The book’s 20 short, disjointed chapters offer a sometimes riveting, occasionally heartbreaking visit to this man’s life and his wounds. Much of that life has been lived in and around Indian reservations. Most memorable are the passages about his adopted Navajo son, Tommy Nothing Fancy, who, Nasdijj and his wife came to realize, had F.A.S., too. ‘”Had the Indian social worker said the words ‘fetal alcohol syndrome,’ I don’t know if I would have done any of it differently,” Nasdijj writes. “He was perfect to me.”
An underweight infant who cried a lot, Tommy was soon “the terror of schools and teachers and bus drivers and nurses.” In elegiac prose Nasdijj describes taking Tommy on fishing trips across the United States. (“Every man who has a son should give something of himself. This is what the sons are really looking for.”) Tommy suffered from seizures that grew worse and worse; on one such fishing trip, he died of one.
These sections on Tommy—”the one thing I did that was good and didn’t fail”—yield to far more bitter contemplations on writing and race. “I would rather have my Tom than this writing about him, which is just about all I have now,” Nasdijj says. Getting his thoughts on paper has been a lifelong, consuming vexation for the author, who names as his chief obstacle not F.A.S. but the stifling, overpowering presence of white people. He became a writer, he says, to get even with “the many white teachers and white editors out there (everywhere) who insisted it could not be done. Not by the stupid mongrel likes of me.”

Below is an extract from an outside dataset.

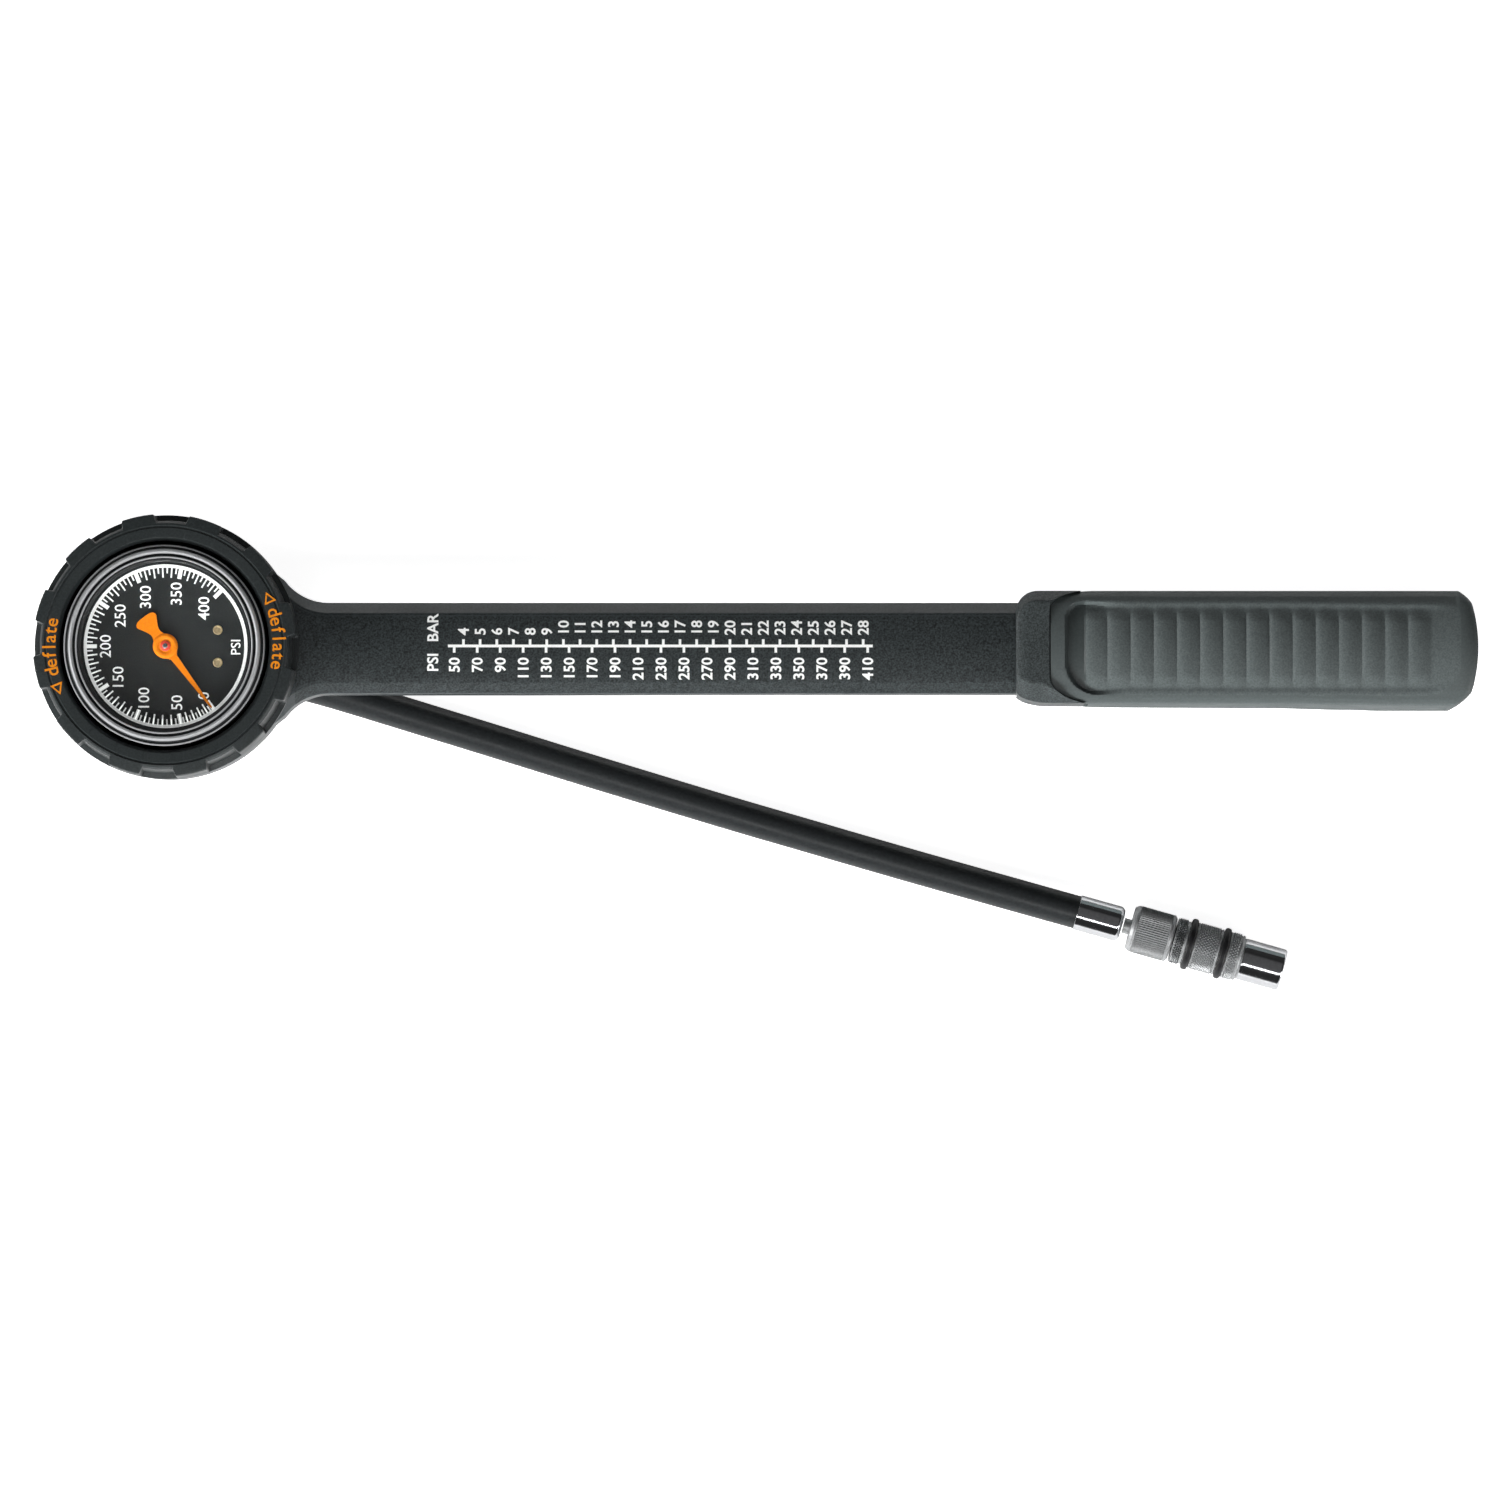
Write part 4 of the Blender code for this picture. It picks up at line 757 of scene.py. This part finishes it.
def makeBarrelScale():
    v = scaleValues
    white = "printWhite"
    level = v["level"] + v["thick"] / 2

    def placeOf(psi):
        return v["first"] + v["perPsi"] * (psi - 50)

    barStep = v["perPsi"] * v["perBar"]
    barStart = placeOf(4 * v["perBar"])
    middle, length = (v["lineStart"] + v["lineEnd"]) / 2, v["lineEnd"] - v["lineStart"]
    lineY, tick, width = v["lineY"], v["tick"], v["tickWidth"]
    rows = {"scale_line": (1, middle, 0, lineY, length, v["lineWidth"]),
            "scale_bar_ticks": (25, barStart, barStep, lineY + tick / 2 + 0.2, width, tick),
            "scale_psi_ticks": (19, placeOf(50), placeOf(70) - placeOf(50), lineY - tick / 2 - 0.2, width,
                                tick)}
    for name, (count, start, step, side, length, width) in rows.items():
        ticks = growMesh(name, rowTree, Count=count, Start=start * mm, Step=step * mm, Side=side * mm,
                         Level=level * mm, Length=length * mm, Width=width * mm, Height=v["thick"] * mm,
                         Material=white)
        finished(settleOnBarrel(ticks), "root", "dial_black")
    words = [placedWord(str(4 + k), v["digit"], barStart + k * barStep, 2.95, v["level"], pi / 2, "LEFT")
             for k in range(25)]
    words += [placedWord(str(psi), v["digit"], placeOf(psi), -2.3, v["level"], pi / 2, "RIGHT")
              for psi in range(50, 411, 20)]
    words.append(placedWord("BAR", v["unit"], v["unitX"], 1.35, v["level"], pi / 2, "LEFT"))
    words.append(placedWord("PSI", v["unit"], v["unitX"], -1.25, v["level"], pi / 2, "RIGHT"))
    finished(settleOnBarrel(joinMeshes("scale_numbers", words, white)), "root", "dial_black")


makeHousing()
makeBarrelScale()
print("head and barrel made")


ringValues = dict(recesses=12, firstRecess=27.0, halfWidth=7.5, edge=0.65, low=29.0, high=40.0, inner=24.6,
                  outer=31.2)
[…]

Race is a complicated matter here, because Nasdijj looks white to the world. His father was white. As for his mother, well, he chooses his words carefully. “My mother’s people were with the Navajo,” he writes at one point, and at another: “My mother was a Navajo. Or so she claimed.” What is certain is that the author, steeped in Indian culture, uses “Navajo” and “we” interchangeably, and usually refers to Indians as “us.” He grew up on a sort of racial fault line that invited feelings of hurt and rejection, but along the way he made up his mind: he now refers to his whiteness as “the part of me that has no culture, that has no people,” and values only the Navajo.
Why a person for whom “reading and writing are torture” would choose writing as a career remains a bit of a mystery. Nasdijj attributes to his F.A.S. “some rather severe learning disabilities . . . all my craziness, my inability to deal with authority, my perceptual malfunctions (I can read entire books upside down) . . . and my rage.” He has boxes of unpublished novels, and lays their failure to his own inability to comprehend the ways of white society. His breakthrough, though one must read this between the lines, was apparently the publication last year in Esquire of the title chapter about Tommy Nothing Fancy, which was a finalist for a National Magazine Award. And while we cheer the triumph, there’s something extra sad in the knowledge that his success is through writing that depicts his failures. Nowhere is this irony more bitter than when Nasdijj tells us he has been asked to read the Tommy material at literary events, but no longer can: the emotion of it overwhelms him.
This is an outsider’s book; Nasdijj has sympathy for the downtrodden and anger toward the world that marginalizes them. In these pages we meet Native Americans and others who, like the author, don’t fit stereotypes: a Navajo bull rider with AIDS, a pair of young Sioux heroin addicts, male prostitutes in the Tenderloin district of San Francisco, a delinquent Indian teenager he mentors, the author’s deaf cousin whose depth, not his debility, is insisted upon. There’s also a white lounge singer with daughters named Molly and Ringwald, with whom the author shares a campground while all of them are effectively homeless. We are introduced to his malcontented high school friends, Bad Nell and Frankie, and meet them when they are grown up. (“She never went to Hollywood. She never challenged the authority of the images. But she did one big . . . thing. She had children and she was kind.”)
The title strikes me as a bit pretentious, as are the handful of places where the author overreaches, apparently in search of profundity. (“And my soul, with its quarantines, its criteria and its prefigurements, a victim of its own picturesque vernacular.”) Information is sometimes repeated carelessly and the story zigzags through time. And while Nasdijj exposes a pain so deep in the Tommy chapters that he breaks your heart, he is stingy with other self-revelation. What was the name of “the woman who was my wife at the time”? Or the woman who is his wife now? Has he any living relatives? William Least Heat-Moon told readers his regular name was Bill Trogdon, and we assume that the author was not called Nasdijj while he was growing up. But all we’re offered on this matter is a line on the dust jacket saying that Nasdijj is “Athabaskan for ‘to become again.'”
Yet this is a fascinating book, unlike anything you are likely to have read. Comparisons will be made to Lars Eighner’s “Travels With Lisbeth” and to “The Broken Cord,” by Michael Dorris, but Nasdijj is sui generis: his book reminds us that brave and engaging writers lurk in the most forgotten corners of society.